Born in 1878, he studied at Portsmouth and Southsea School of Art, and found early work selling his drawings to newspapers. He built a career at the Illustrated London News before signing-up for the Navy after the outbreak of war in 1915. As a Royal Naval Volunteer Reserve lieutenant-commander, whilst on submarine patrol, he faced the dangers of the Gallipoli campaign, then returned to Britain in 1917 to serve on a minesweeping ship.
It was here that his idea for dazzle was born - a concept to camouflage allied ships to prevent them from being accurately targeted by a confused enemy !
"I suddenly got the idea that since it was impossible to paint a ship so that she could not be seen by a submarine, the extreme opposite was the answer - to paint her, not for low visibility, but in such a way as to break up her form and thus confuse a sumbarine officer as to the course on which she was heading."
Examples of their striking colours can be found at the collection of the Imperial War Museum, London.
These were made by the Dazzle Section at the Royal Academy of Arts, at Burlington House in London. Scale models were painted and used to test dazzle designs. They were placed on a rotating turntable and viewed through a periscope. This allowed Wilkinson’s team to see how dazzle distorted a ship’s form as if it were travelling in different directions. Wilkinson believed that using strong contrasts, with light and dark greys, blues and greens, was most effective.

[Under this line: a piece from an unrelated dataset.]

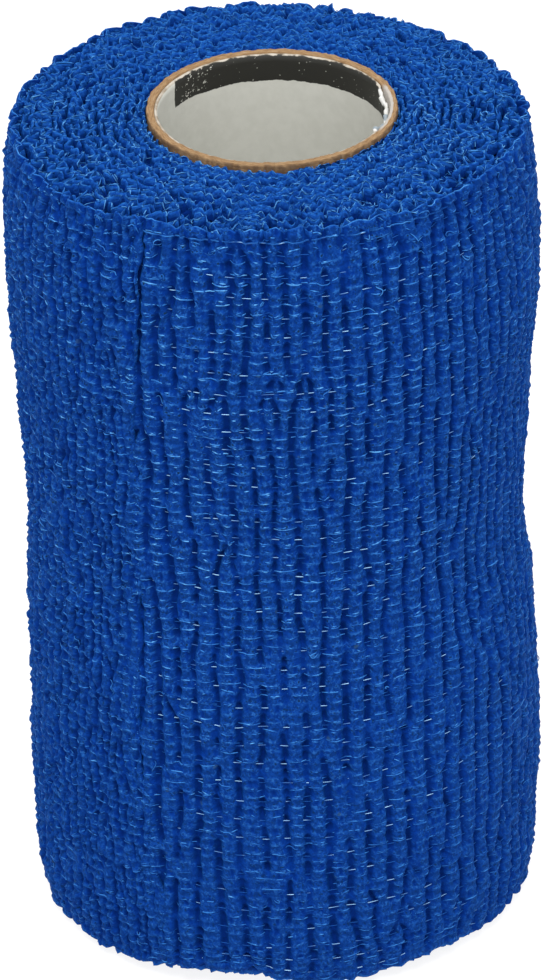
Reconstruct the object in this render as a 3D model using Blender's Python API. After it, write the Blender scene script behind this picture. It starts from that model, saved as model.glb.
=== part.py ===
"""Cohesive crepe bandage, wound on a paperboard core and standing on end.

Metres, +Z up. The roll's axis is Z, its front faces -Y, and the origin is the
centre of the end that it stands on. The bandage is one solid of its wound
form: a spiral section whose loose end shows as a step down the front left.
"""

import math
from collections import namedtuple

import bmesh
import bpy

# Sizes along the axis, in metres
CORE_HEIGHT = 0.1000        # the nominal width of the bandage, and its core's length
CLOTH_TOP = 0.0996          # the core stands a little proud of the cloth
LINER_RECESS = 0.0003       # the lining ply stops short of both ends of the core

# Radii and thicknesses, in metres
CORE_RADIUS = 0.0141
CORE_WALL = 0.0009
LINER_WALL = 0.0003
PIECE_GAP = 0.0003          # clearance between neighbouring pieces
TURN_THICKNESS = 0.0008     # one turn of crepe, which is the height of the step

# Divisions
COLUMNS = 92                # round the roll, between the two sides of the step
STEP_WIDTH = 0.5            # degrees of arc that the step takes
ROUNDING_STEPS = 5
WALL_ROWS = 20
CORE_COLUMNS = 96

# The wall of the roll, from the bottom up. radius is to the tops of its ribs just
# past the loose end, shift moves that level's centre along X, and loose_end is the
# azimuth of the loose end in degrees, from the front towards +X.
Section = namedtuple("Section", "height radius shift loose_end")
SECTIONS = (
    Section(0.007, 0.02950, 0.00000, -29.0),
    Section(0.020, 0.02975, 0.00010, -32.0),
    Section(0.035, 0.02945, 0.00010, -35.0),
    Section(0.050, 0.02865, -0.00036, -34.5),
    Section(0.065, 0.02940, -0.00025, -33.5),
    Section(0.080, 0.03050, -0.00005, -32.0),
    Section(0.093, 0.03025, -0.00040, -30.0),
)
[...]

(below) Norman Wilkinson's Dazzle Section team members
(above) "Dazzle ships in dry dock", Liverpool 1919 painting by Norman Wilkinson
(above) "Moonlight", painting by Norman Wilkinson
Wilkinson appointed dock officers at ports around Britain. They supervised the painting of ships from the finished designs. One dock officer was the artist Edward Wadsworth. He was a founder of Vorticism - a British art movement that grew out of Cubism.